LONDON, Oct. 23 (UPI) -- Britain's Scotland Yard announced it has formed a new police unit that will patrol violent hotspots in London carrying firearms on a regular basis.
Officials said the team is made up the Metropolitan Police specialist firearms unit, criticized for the 2005 shooting death of Jean Charles de Menezes at a subway station after mistaking him for a suicide bomber, The Times of London reported Friday.
The armed patrols are being deployed after the city has seen a dramatic increase in crimes involving guns, police said. The team will target areas in North London and south of the Thames River, both affected by the presence of street gangs.

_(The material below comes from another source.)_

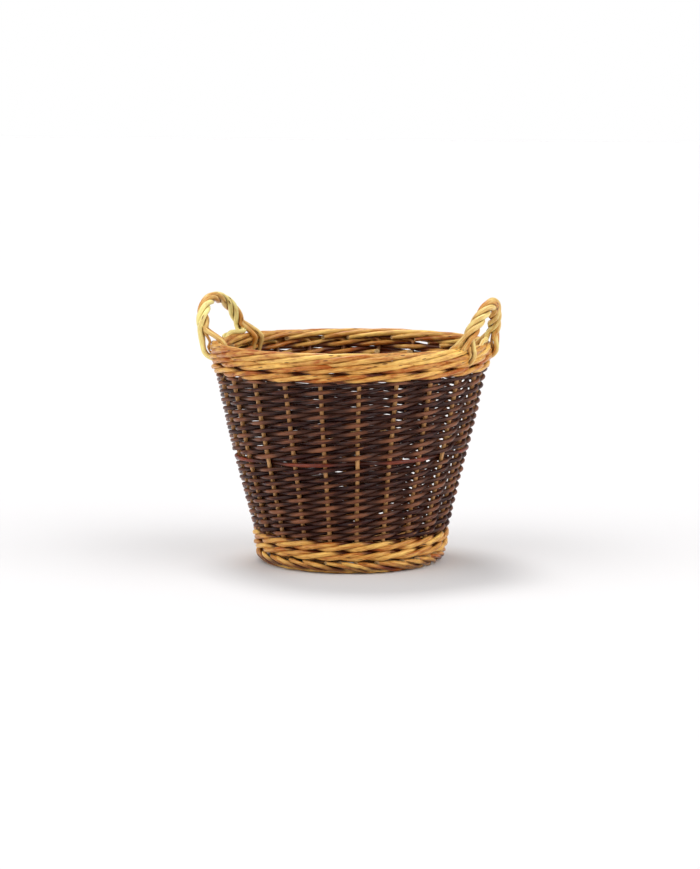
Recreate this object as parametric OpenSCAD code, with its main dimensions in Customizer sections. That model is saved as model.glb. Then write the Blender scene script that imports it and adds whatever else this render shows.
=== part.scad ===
// Round log basket of willow rods, stake and strand work.
// The foot stands on z = 0, +Z is up, and the two ear handles lie on -X and +X.
// Every rod is drawn as a four-sided strand along its own path through the weave.

/* [Size] */
// Outside diameter of the rim, over the border
rim_outer_d = 450; // [400:5:500]
// Diameter of the ring of stakes where they leave the foot
foot_ring_d = 288; // [270:1:300]
// Diameter of the ring of stakes at the top of the bottom wale
wale_ring_d = 295; // [280:1:320]
// Number of stakes in the wall
stake_count = 22; // [18:1:24]
// Angle of the first stake from the handle, in degrees
stake_turn_angle = 2.2; // [0:0.1:4]

/* [Heights of the bands] */
// Height of the foot border
foot_h = 22; // [21:0.5:26]
// Height of the bottom wale
bottom_wale_h = 30; // [24:1:34]
// Height of the lower band of brown siding
lower_rand_h = 123; // [90:1:150]
// Height of the single reddish round between the two bands
middle_h = 7; // [5:0.5:9]
// Height of the upper band of brown siding
upper_rand_h = 126; // [90:1:150]
// Height of the top wale
top_wale_h = 24; // [20:1:28]

/* [Rods] */
// Thickness of a stake
stake_t = 6.4; // [5:0.1:7.5]
// Thickness of the siding rods, measured across the wall
siding_t = 6; // [4.5:0.1:7]
// Layers of rod in each band of siding
siding_layers = 18; // [14:1:22]
// Thickness of the bottom wale's rods across the wall
bottom_wale_t = 7; // [5:0.1:8]
// Thickness of the top wale's rods across the wall
top_wale_t = 6; // [4.5:0.1:7]
// Clear space between neighbouring rods
clearance = 0.3; // [0.2:0.05:0.5]

/* [Borders] */
// Thickness of the rolled top border
border_t = 20.8; // [18:0.2:24]
// Thickness of a stake's turned-down end in the border
border_rod_t = 7; // [6:0.1:7.4]
// Number of rods in the foot border
foot_rod_count = 33; // [30:1:35]
// Thickness of a rod in the foot border
foot_rod_t = 7; // [6:0.1:7.2]

/* [Base] */
// Thickness of the six base sticks
stick_t = 8; // [6:0.5:10]
// Thickness of the base weaving rods
base_rod_t = 5.4; // [4:0.2:6.5]
// Radius of the first round of base weaving
base_first_r = 40; // [34:1:50]

/* [Handles] */
// Distance between the two legs of a handle
handle_span = 140; // [100:2:150]
// Height of a handle's top above the border's top
handle_rise = 75; // [60:1:95]
// Lean of a handle outwards, in degrees
handle_lean = 12; // [8:1:20]
// Thickness of the bow inside a handle
bow_t = 4.4; // [4:0.2:6]
// Thickness of the rods roped round the bow
wrap_t = 6.6; // [5:0.2:7]
// Turns that each roped rod makes round the bow
wrap_turns = 2; // [1:1:3]

/* [Hidden] */
pitch_a = 360 / stake_count;
wrap_count = 4;
stick_count = 6;
wale_rod_count = 3;
wale_round_count = 2;
wale_start_share = 0.27;
wale_start = round(stake_count * wale_start_share);
half_turn_a = 180;
round_facets = 96;
rod_facets = 24;
straight_share = 1e-6;

bottom_wale_z = foot_h;
bottom_wale_lay = bottom_wale_h / (wale_round_count * 2);
lower_rand_z = bottom_wale_z + bottom_wale_h;
middle_z = lower_rand_z + lower_rand_h;
upper_rand_z = middle_z + middle_h;
top_wale_z = upper_rand_z + upper_rand_h;
wall_top_z = top_wale_z + top_wale_h;

border_r = border_t / 2;
border_z = wall_top_z + clearance + border_r;
border_ring_r = rim_outer_d / 2 - border_r;
border_helix_r = border_r - border_rod_t / 2;
border_step_a = 65.5;
border_step_count = 9;
stake_top_z = border_z - border_helix_r;
wale_height_share = 0.84;
siding_off = stake_t / 2 + siding_t / 2 + clearance * 2;
siding_height_share = 0.97;

base_z = bottom_wale_z + bottom_wale_lay / 2 - stake_t / 2 - clearance;

foot_rod_r = foot_rod_t / 2;
foot_top_z = base_z - stake_t / 2 - clearance;
foot_first_a = 90;
foot_step_a = -84;
foot_ring_count = 7;
foot_low_sin = sin(foot_first_a + 2 * foot_step_a);
foot_cut = foot_rod_t / 14;
foot_helix_r = (foot_top_z + foot_cut - foot_rod_t) / (sin(foot_first_a) - foot_low_sin);
foot_ring_r = foot_ring_d / 2 + stake_t / 2;

base_edge_r = foot_ring_d / 2 - stake_t - clearance;
base_row_pitch = base_rod_t + clearance;
base_rows = floor((base_edge_r - base_first_r) / base_row_pitch);
stick_gap = stick_t + clearance;
fan_step_a = half_turn_a / stick_count;
stick_reach_r = base_edge_r - stake_t;

bow_r = bow_t / 2;
bow_half = handle_span / 2;
bow_step_a = 15;
bow_shares = [0.7, 1];
wrap_r = wrap_t / 2;
wrap_first_a = 45;
rings_per_turn = 6;
wrap_ring_r = (bow_r + wrap_r + clearance) / cos(half_turn_a / rings_per_turn);
rim_top_z = border_z + border_r;
bow_top_z = rim_top_z + handle_rise - wrap_ring_r - wrap_r;
bow_rim_off = border_r + bow_r + clearance * 2;
bow_foot_r = border_ring_r + bow_rim_off;
roped_z = rim_top_z + wrap_ring_r + wrap_r;
roped_a = asin((roped_z - rim_top_z) / (bow_top_z - rim_top_z));
wrap_rings = rings_per_turn * wrap_turns;
wrap_rim_off = border_r + wrap_r + clearance * 2;
wrap_tuck_off = stake_t / 2 + top_wale_t + wrap_r + clearance * 4;
outer_rim_angles = [-36, 0];
inner_rim_angles = [0, 45, 90];
tuck_z = wall_top_z - top_wale_h / 4;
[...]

Scotland Yard said that the armed patrols began in June as a pilot program with a 21-officer team and would double that number by November, The Times said.
Nationally, crime statistics indicated a 5 percent drop in firearms offenses, and showed gun crime down by as much as 27 percent on Merseyside, the newspaper reported. However, London experienced a 17 percent jump -- from 1,484 to 1,737 firearm offenses -- in a 12-month period through September.
A spokesman for London Mayor Boris Johnson said the mayor sought reassurances from Metropolitan Police Commissioner Paul Stephenson concerning the parameters on using armed police personnel.
"The mayor has been reassured that there is no intention of using armed police in the routine manner (as) suggested," the spokesman said. "Armed police have a role but that should be the exception, not the norm."